A study published in 2019 shows that only 12% of Americans have optimal metabolic health. This study used data from the National Health and Nutrition Examination Survey (NHANES), which is a large survey of a representative sample of the U.S. population. Prevalence of Optimal Metabolic Health in American Adults: National Health and Nutrition Examination Survey 2009–2016
From 2009 – 2016, 8,721 Americans were surveyed on a wide variety of biometrics that included multiple markers of metabolic health. The study assessed metabolic health against 6 specific criteria:
- Waist circumference <40 inches for men or <35 inches for women
- Glucose <100 mg/dL and HbA1c < .7%
- Blood pressure <120/80 mmHg
- Triglycerides <150 mg/dL
- HDL cholesterol >40 mg/dL for men or >50 mg/dL for women
- Not taking any diabetes, blood pressure, or cholesterol medication
These specific cutoffs were based on current guidelines set by government agencies and scientific groups.
- Only 42.6% of the participants had healthy waist circumferences
- Only 42.8% demonstrated blood glucose control
- Only 49.6% had normal blood pressure
- 74.8% of the participants had healthy triglyceride levels
- 72.4% had healthy HDL cholesterol level
- Moreover, the data showed that 9.0%, 28.6%, and 31.5% of the population were taking diabetes, blood pressure, and cholesterol medication, respectively.
Further, only 12.2% of participants met all 6 criteria and thus, could be considered to be in optimal metabolic health. An additional 1.2% of people met all 5 biometric criteria, however, they were found to be on medication to control blood sugar, blood pressure, or cholesterol.
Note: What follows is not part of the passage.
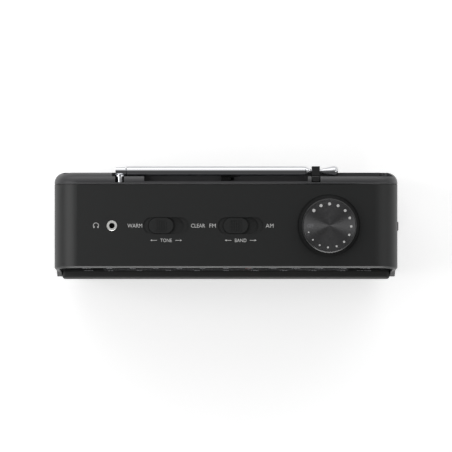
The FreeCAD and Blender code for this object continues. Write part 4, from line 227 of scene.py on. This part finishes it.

As such, these subjects were not considered healthy, since we know that these medications likely just put a bandaid over underlying metabolic disease risk.
Other Findings from the Study
- Age was a strong predictor of poor metabolic health. Only 2.1% of those over age 60 were found to be metabolically healthy.
- Another finding was that exercises was only somewhat protective, as 21.9% of those who exercised regularly were considered metabolically healthy. This, of course, implies that 78.1% were not metabolically healthy.
- The majority of normal weight people (66.5% of the study participants) were NOT in optimal metabolic health, even when waist circumference was excluded.
The fact that only 12% Americans have optimal metabolic health is downright scary. This problem has gained new significance in the context of the high degree of correlation between compromised metabolic health and the Covid-19 Pandemic. Based on the results from this study, it is clear that the poor state of metabolic health across American is contributing significantly to the overall health-care burden in the U.S.
As mentioned above, exercise is only partially protective. And medications are only a band-aid. Gaining your metabolic health back is about proper nutrition. We, as a nation, have to simply say no to all of the crap junk food. We need to vote with our wallets and be willing to pay a little more for real, whole, unprocessed foods. To be quite clear, your life depends on it.